**Task brief**
Find the word "Blender" in the listing; pull out each line holding it.

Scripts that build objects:
-- BEGIN --

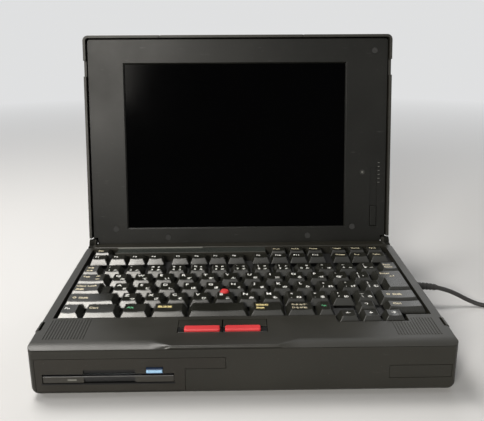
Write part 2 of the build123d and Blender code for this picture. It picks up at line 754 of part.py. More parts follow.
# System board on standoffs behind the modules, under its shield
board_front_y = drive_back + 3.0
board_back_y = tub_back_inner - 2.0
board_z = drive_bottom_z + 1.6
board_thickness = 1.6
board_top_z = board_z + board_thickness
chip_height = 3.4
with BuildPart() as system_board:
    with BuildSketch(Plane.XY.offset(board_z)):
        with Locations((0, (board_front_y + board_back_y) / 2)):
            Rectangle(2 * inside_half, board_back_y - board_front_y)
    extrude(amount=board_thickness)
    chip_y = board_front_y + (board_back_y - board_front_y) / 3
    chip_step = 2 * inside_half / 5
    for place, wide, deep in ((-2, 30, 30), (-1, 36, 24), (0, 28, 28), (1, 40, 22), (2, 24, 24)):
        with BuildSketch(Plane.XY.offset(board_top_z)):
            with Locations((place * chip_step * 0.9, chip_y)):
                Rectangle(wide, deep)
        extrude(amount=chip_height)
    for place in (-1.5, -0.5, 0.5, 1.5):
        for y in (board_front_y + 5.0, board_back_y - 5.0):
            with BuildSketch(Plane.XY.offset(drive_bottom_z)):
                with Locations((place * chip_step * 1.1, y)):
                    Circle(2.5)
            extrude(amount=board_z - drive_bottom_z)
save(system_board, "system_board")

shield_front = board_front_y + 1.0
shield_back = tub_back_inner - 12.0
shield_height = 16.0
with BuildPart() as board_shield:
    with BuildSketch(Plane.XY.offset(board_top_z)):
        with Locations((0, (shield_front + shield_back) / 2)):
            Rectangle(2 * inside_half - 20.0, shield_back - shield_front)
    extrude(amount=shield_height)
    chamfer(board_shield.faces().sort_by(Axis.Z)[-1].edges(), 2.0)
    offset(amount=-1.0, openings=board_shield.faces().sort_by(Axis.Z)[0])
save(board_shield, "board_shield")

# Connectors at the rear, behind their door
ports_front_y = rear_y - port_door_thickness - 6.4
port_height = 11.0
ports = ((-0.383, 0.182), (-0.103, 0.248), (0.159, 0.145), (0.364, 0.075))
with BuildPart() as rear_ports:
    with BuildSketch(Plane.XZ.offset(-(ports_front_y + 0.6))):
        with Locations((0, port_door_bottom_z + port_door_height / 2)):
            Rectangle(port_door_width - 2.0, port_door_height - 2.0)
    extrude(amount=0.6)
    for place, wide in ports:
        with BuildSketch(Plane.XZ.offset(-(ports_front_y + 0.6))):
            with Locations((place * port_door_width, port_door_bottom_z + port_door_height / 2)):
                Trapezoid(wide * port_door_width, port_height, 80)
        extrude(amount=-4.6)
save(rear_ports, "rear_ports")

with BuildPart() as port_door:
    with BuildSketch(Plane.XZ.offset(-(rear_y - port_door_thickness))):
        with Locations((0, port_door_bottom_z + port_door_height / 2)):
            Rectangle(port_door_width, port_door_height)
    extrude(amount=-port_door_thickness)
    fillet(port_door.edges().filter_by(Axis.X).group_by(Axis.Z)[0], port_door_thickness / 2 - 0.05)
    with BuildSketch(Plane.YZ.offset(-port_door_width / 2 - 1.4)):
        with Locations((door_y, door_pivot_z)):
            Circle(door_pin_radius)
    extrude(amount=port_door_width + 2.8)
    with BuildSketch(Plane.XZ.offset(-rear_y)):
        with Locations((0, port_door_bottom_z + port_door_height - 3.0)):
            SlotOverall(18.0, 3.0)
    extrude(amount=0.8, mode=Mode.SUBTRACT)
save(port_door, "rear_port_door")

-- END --
-- BEGIN --

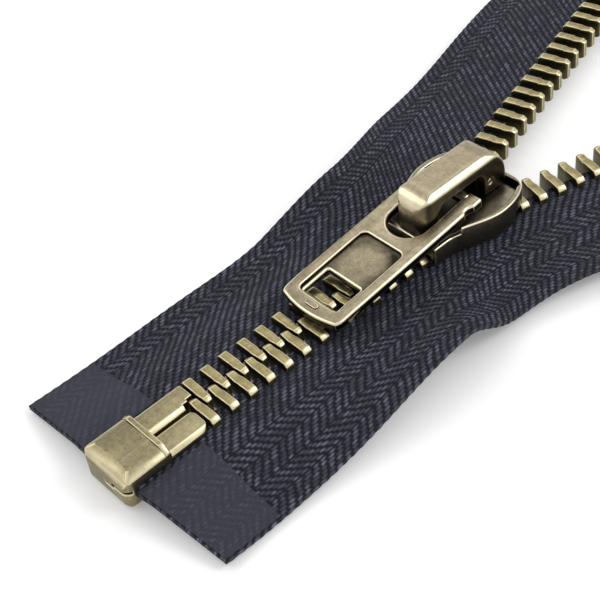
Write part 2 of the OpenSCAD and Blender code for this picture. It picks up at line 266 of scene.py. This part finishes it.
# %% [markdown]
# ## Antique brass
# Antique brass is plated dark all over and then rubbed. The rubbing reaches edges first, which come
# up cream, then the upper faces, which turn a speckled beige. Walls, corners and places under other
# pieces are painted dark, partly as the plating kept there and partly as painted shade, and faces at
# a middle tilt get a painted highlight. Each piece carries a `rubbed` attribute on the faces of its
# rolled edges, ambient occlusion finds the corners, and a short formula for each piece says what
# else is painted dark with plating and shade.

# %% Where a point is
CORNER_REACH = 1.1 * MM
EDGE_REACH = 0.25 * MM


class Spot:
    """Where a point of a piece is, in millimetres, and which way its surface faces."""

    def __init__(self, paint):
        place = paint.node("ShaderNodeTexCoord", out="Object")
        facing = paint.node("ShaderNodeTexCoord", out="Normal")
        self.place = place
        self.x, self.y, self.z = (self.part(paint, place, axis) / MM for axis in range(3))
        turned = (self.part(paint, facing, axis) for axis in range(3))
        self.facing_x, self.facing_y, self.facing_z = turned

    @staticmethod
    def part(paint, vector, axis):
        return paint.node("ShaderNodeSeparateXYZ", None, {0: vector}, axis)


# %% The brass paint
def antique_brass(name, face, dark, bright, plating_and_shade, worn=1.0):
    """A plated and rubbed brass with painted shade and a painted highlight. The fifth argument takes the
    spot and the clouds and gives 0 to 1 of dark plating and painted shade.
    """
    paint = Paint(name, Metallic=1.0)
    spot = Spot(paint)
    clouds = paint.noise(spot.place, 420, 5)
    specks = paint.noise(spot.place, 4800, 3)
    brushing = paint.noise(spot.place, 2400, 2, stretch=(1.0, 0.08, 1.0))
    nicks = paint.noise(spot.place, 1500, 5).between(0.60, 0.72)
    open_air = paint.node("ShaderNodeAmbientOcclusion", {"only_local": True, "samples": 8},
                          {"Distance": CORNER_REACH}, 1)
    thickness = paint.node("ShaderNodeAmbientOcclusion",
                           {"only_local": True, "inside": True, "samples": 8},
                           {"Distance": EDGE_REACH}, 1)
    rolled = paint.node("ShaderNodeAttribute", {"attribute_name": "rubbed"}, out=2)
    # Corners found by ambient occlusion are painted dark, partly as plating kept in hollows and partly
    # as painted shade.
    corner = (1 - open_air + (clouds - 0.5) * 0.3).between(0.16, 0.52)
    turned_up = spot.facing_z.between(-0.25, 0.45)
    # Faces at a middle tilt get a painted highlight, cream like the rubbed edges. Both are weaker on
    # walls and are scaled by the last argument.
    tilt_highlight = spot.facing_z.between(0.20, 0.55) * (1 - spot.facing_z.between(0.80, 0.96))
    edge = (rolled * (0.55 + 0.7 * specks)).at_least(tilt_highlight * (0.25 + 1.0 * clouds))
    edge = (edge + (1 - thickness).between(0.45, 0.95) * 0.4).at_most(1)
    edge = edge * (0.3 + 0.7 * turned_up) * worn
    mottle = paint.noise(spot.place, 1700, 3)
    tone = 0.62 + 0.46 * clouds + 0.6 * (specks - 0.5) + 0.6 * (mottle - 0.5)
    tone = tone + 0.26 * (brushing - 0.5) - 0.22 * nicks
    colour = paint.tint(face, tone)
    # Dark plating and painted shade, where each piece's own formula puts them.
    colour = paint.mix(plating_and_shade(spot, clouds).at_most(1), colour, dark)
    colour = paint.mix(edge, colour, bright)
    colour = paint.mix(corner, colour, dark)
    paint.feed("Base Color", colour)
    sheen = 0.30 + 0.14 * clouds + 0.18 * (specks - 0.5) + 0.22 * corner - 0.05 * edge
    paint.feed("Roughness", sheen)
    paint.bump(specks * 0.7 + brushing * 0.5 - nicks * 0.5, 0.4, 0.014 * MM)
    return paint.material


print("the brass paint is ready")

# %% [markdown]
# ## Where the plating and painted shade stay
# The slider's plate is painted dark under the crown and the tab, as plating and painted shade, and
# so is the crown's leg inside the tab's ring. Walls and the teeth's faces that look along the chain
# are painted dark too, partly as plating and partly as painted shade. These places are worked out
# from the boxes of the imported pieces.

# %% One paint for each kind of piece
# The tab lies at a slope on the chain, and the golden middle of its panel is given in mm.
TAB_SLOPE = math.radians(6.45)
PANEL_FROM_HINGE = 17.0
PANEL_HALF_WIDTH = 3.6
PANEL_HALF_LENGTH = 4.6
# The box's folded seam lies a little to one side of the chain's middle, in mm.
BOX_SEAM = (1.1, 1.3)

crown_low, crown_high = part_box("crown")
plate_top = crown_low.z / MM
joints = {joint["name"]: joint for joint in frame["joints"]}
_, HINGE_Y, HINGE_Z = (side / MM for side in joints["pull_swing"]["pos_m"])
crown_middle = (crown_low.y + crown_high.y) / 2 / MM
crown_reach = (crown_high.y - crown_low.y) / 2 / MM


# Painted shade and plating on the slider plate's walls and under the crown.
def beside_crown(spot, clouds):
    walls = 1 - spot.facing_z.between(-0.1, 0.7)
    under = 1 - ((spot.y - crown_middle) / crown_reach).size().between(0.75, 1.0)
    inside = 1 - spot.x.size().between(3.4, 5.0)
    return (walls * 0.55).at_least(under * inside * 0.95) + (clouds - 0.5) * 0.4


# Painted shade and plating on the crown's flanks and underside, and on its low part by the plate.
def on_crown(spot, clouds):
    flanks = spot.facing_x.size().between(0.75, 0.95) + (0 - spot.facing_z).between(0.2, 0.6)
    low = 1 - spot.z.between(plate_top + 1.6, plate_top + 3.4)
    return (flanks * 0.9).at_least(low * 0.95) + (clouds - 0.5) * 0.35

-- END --
-- BEGIN --

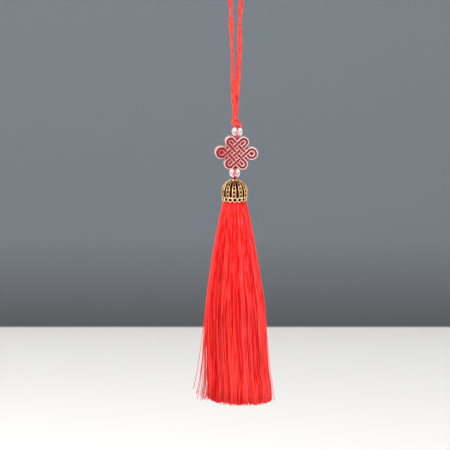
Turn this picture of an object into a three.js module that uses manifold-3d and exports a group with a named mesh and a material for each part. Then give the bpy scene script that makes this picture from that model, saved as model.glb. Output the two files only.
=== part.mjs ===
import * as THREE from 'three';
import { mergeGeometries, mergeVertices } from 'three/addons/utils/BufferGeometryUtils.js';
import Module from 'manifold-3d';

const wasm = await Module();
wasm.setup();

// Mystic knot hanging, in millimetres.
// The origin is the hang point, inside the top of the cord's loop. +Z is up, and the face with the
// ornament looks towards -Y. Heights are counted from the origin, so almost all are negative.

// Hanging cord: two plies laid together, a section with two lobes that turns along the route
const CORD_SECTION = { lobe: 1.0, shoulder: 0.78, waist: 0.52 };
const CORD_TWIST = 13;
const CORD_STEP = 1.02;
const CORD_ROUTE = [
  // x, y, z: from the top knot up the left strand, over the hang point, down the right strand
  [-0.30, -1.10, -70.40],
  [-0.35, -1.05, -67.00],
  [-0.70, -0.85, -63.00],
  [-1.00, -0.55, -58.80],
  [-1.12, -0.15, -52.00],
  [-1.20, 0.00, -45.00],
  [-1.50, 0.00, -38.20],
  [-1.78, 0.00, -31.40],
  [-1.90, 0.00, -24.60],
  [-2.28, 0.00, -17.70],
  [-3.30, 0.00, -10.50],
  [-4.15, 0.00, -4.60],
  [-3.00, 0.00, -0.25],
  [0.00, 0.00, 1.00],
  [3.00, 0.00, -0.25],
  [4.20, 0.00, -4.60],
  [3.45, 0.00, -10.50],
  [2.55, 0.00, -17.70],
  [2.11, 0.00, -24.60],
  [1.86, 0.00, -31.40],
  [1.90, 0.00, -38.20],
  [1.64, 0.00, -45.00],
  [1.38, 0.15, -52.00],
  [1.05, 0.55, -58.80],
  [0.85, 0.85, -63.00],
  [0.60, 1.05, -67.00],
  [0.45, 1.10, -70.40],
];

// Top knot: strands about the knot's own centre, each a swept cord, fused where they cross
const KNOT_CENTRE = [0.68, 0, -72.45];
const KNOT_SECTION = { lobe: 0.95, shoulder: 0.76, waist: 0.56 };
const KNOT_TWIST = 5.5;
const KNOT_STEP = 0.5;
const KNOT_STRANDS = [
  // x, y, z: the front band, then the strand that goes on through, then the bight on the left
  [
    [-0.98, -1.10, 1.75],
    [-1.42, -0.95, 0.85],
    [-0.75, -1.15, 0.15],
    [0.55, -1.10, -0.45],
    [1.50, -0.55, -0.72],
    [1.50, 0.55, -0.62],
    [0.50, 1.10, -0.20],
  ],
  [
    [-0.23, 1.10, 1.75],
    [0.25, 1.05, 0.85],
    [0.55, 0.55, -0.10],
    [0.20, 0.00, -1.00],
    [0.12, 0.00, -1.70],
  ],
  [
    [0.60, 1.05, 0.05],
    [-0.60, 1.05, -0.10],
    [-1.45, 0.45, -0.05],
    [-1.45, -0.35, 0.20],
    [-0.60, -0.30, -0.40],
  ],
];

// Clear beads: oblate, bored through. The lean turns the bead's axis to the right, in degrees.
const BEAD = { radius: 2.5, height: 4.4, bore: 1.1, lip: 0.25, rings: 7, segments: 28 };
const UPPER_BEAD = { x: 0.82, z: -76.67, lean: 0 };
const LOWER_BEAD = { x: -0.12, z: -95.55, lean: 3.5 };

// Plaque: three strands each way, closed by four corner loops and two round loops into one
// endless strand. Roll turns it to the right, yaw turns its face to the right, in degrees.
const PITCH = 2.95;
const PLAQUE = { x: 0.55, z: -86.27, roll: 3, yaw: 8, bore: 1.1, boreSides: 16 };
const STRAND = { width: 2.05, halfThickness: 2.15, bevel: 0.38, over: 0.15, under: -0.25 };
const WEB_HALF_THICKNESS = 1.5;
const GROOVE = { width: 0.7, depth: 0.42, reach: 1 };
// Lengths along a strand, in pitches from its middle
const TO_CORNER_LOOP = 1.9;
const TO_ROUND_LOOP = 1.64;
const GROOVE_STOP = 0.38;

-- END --

**The completed task**
Write part 2 of the build123d and Blender code for this picture. It picks up at line 754 of part.py. More parts follow.
Write part 2 of the OpenSCAD and Blender code for this picture. It picks up at line 266 of scene.py. This part finishes it.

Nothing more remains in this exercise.